The head bath-attendant took out one of his boxes of thumbtacks – they were no ordinary tacks, either, the sort whose tips always get bent or snap off, but proper engineering ones, and laid them out on the floor, close together, points up. It took a few minutes to show, but he’d arranged them into an Arrow Cross. From then on, he didn’t even have to explain his idea…They brought in a Jewboy and told him to undress. When he was done, they sat him down with his back to the Arrow Cross. Then Nidosi barked: “Lie down!”

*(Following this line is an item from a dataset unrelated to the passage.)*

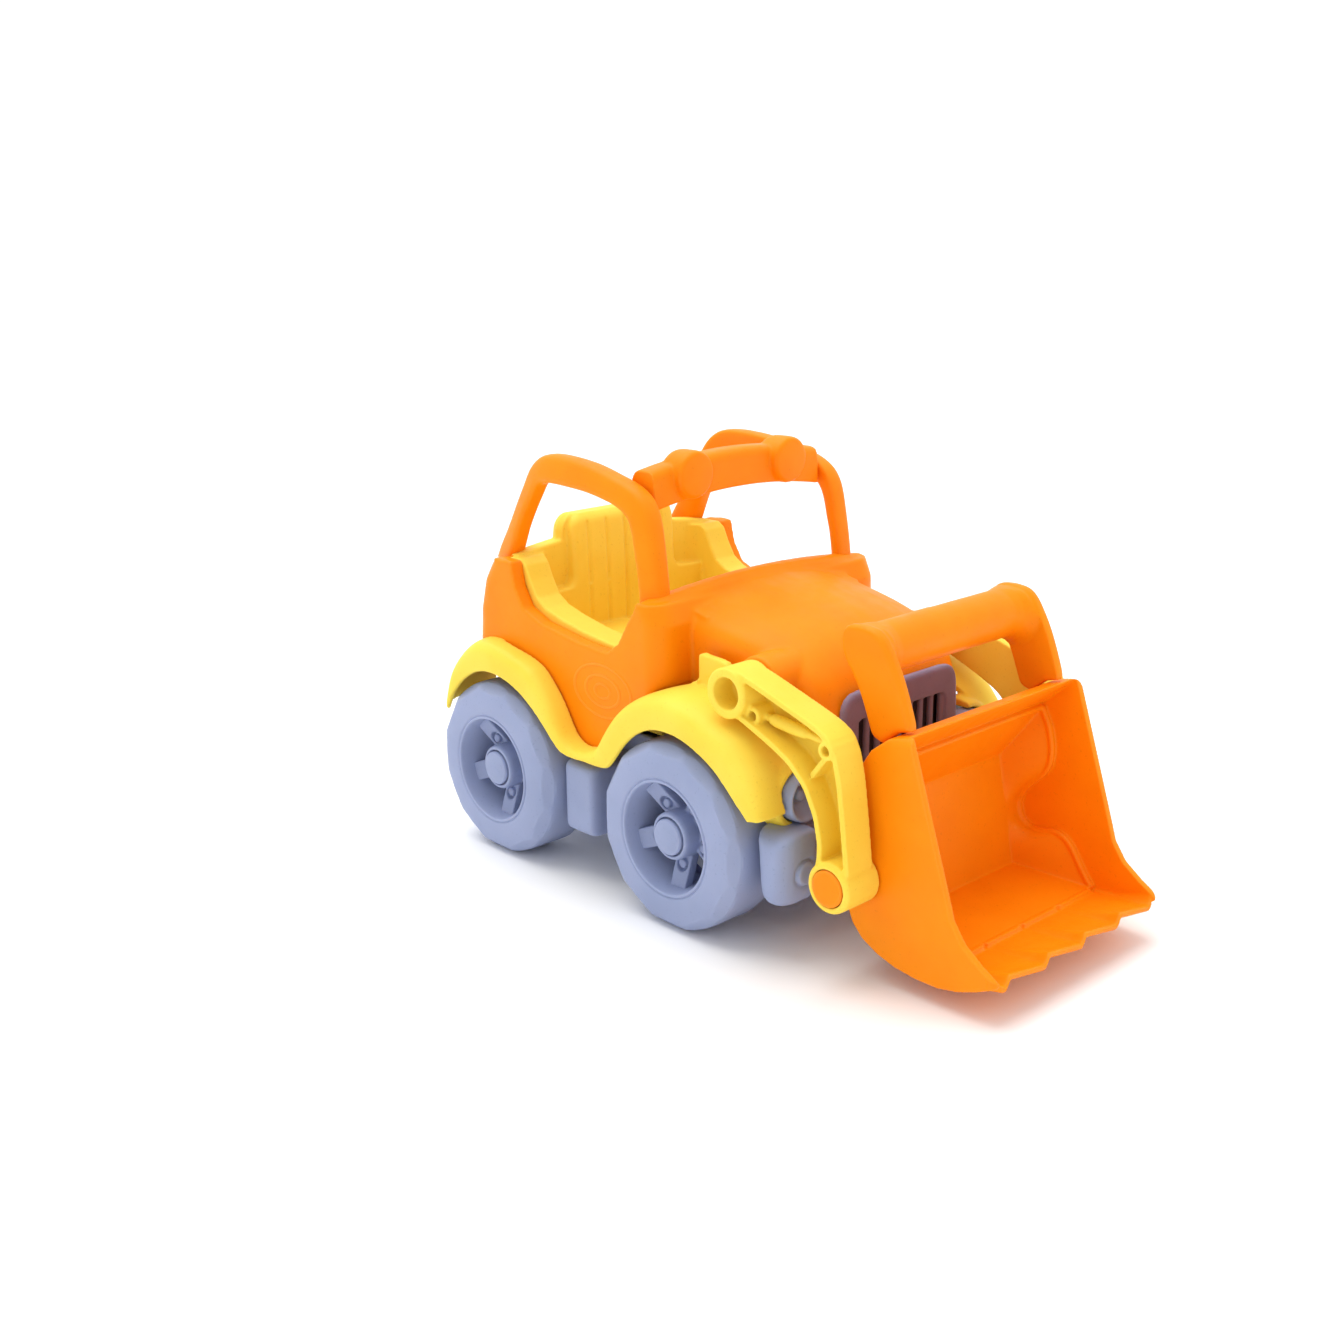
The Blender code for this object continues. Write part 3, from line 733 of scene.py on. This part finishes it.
TUB_FRONT, TUB_IN, RIM_OUT = -24.3, 43.5, 55.4
TUB_RIM = [
    (TUB_REAR, 119.4), (-96.5, 119.6), (-93.2, 117.5), (-90.6, 112), (-86.6, 105.6), (-81, 102.2),
    (-71.3, 99.6), (-58.6, 97.2), (-40.2, 95), (-34, 99.6), (-28.6, 108.6), (TUB_FRONT, 112.5),
]
SEAT_Y, SHELL_Y, SHELF_Z, DECK_REAR = 28, 31.2, 99.5, -107.2
GROOVES = (-20, -10, 0, 10, 20)


def room(x_low, x_high, half, z_low, radius):
    """A space with rounded corners, open at the top."""
    corners = [(x_low, -half), (x_high, -half), (x_high, half), (x_low, half)]
    return slab(rounded(corners, radius, 6), z_low, 140)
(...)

It was one thing that thumbtacks would penetrate his flesh, but these engineering tacks went as far as the bone. If they stepped on him, gave him a good trampling here and there, they’d go in all the way. And then you could stand him up, once you’d splashed some water over him if he’d fainted, and show him off. They liked that, they did it several times in a row. They tried it belly down as well, making the pricks lie on the nails chest first, and then of course, they tried it on women too.
The boys in the Twelfth District developed a genuine affection for Nidosi. And vice versa. Although, to be precise, this was something more than affection: this was a bond for life, come what may. And it was sealed in fresh blood.

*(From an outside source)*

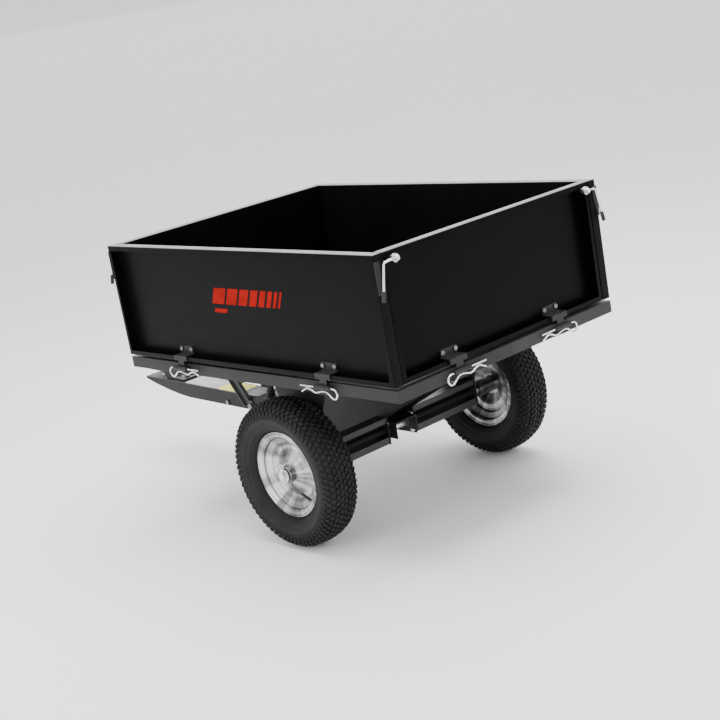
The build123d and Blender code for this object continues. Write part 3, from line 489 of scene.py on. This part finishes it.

They had the first prisoner from Terézváros! Not a Jew in hiding, nor a political, but given the current circumstances, someone no less dangerous. It was a profiteering shopkeeper. As the District started making itself at home in Andrássy út 47, they were short of almost everything. For instance, the Sisters would be making bread and lard, but they didn’t have any paprika to sprinkle on top. Two Brothers went out to find a shop. It being Christmas, everything was closed, so they roused up a local shopkeeper, saying it was a matter of life and death. She did have paprika, but when she told them the price, they got angry and brought her in.
It was Megadja himself who took her in hand. After all, he was a colleague. Good luck to her, trying it on with him! He knew exactly what things cost.

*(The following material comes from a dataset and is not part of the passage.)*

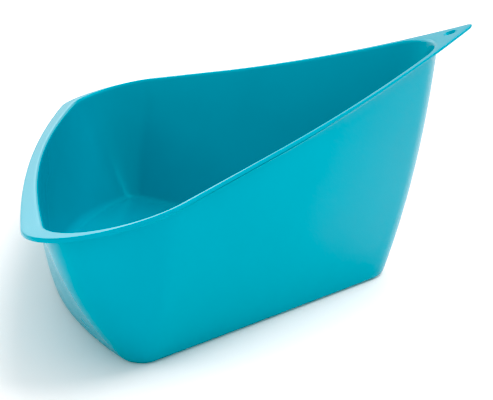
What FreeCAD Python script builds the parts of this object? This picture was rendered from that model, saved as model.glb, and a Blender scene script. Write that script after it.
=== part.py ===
import FreeCAD, Part
import math
import os
import Sketcher
from FreeCAD import Placement, Rotation, Vector

# One-piece moulded dish. +X points to the high tip, +Y to the left of it, +Z up.
# The origin is on the floor plane, halfway along the overall length.

DIMENSIONS = [
    ("wall", 2.0, "thickness of the walls, measured level"),
    ("floor_thickness", 2.2, "thickness of the floor"),
    ("profile_height", 166.0, "height at which the wall profile stops flaring"),
    ("form_height", 152.0, "height of the untrimmed walls"),
    ("low_exponent", 2.93, "how quickly the low end stands up from the floor"),
    ("tip_exponent", 2.40, "how quickly the tip end stands up from the floor"),
    ("base_corner_x", -64.0, "low corner centre at the floor"),
    ("base_corner_y", 124.5, ""),
    ("base_corner_radius", 10.5, ""),
    ("base_end_radius", 237.0, "bowed low end at the floor"),
    ("base_tip_x", 54.0, "tip corner centre at the floor"),
    ("base_tip_radius", 31.7, ""),
    ("top_corner_x", -78.8, "low corner centre at the profile height"),
    ("top_corner_y", 144.8, ""),
    ("top_corner_radius", 40.2, ""),
    ("top_end_radius", 5000.0, "low end almost straight at the profile height"),
    ("top_tip_x", 59.3, "tip corner centre at the profile height"),
    ("top_tip_radius", 44.4, ""),
    ("rim_corner_x", -77.3, "low corner centre of the rim outline"),
    ("rim_corner_y", 140.2, ""),
    ("rim_corner_radius", 40.0, ""),
    ("rim_end_radius", 1330.0, ""),
    ("rim_tip_x", 120.0, "point of the rim tab"),
    ("rim_tip_radius", 5.0, ""),
    ("rim_thickness", 2.0, "thickness of the rim, measured upright"),
    ("rim_middle_z", 98.8, "height of the rim where its line turns to the arc"),
    ("rim_middle_x", -8.4, ""),
    ("rim_slope_angle", 16.4, "rise of the rim over the low half, degrees"),
    ("rim_arc_radius", 890.0, "upward sweep of the rim over the high half"),
    ("rim_reach", 140.0, "half length of the rim side profile"),
    ("cavity_lift", 1.5, "height of the cavity form above the rim"),
    ("rim_blend", 2.4, "inner edge of the rim"),
    ("rim_under_blend", 1.5, "corner under the rim"),
    ("base_edge_radius", 4.0, "outer edge of the floor"),
    ("floor_blend", 7.5, "inner edge of the floor"),
    ("hole_x", 113.0, "hanging hole centre"),
    ("hole_z", 143.4, ""),
    ("hole_slope_angle", 24.7, "tilt of the tab at the hole, degrees"),
    ("hole_radius", 2.9, ""),
    ("hole_depth", 6.0, "length of the hole's cut, more than the tab is thick"),
    ("rim_edge_radius", 0.6, "outer edges of the rim"),
]
LEVELS = [0.0, 7.0, 18.0, 34.0, 56.0, 84.0, 116.0]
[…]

The basement was being transformed into cells in double time, so they had somewhere to put the profiteer, and there was room for another couple of prisoners, but they were trying to make sure that the sizeable corner building’s entire basement could be transformed into cells. Even this shopkeeper was a case in point that the local Party members had not taken their responsibilities seriously enough.
They had to put things in order!
The steelworker’s brother twitched every time they slapped the woman, and at all the shouting, but he quickly relaxed and then listened to the screams with excitement and pleasure.
Beating up a grown-up…and a woman at that! It turns out it was possible, and in fact pleasurable, and a service to the fatherland to boot!
There were others, too, waiting for Dénes Bokor. But Robi was paying attention and at a convenient moment indicated that they wanted to have a word with him in private.
It was no mean feat enduring a handshake from the head of the Defence and Retribution section. Some people felt shaken just by the way he looked at them. In the very depths of their souls. But Robi had been right, and they’d take the steelworker’s brother in as one of their own.
“All I’m going to say is: from now on, respect yourself!” All there was left was to show him around and introduce him to everyone.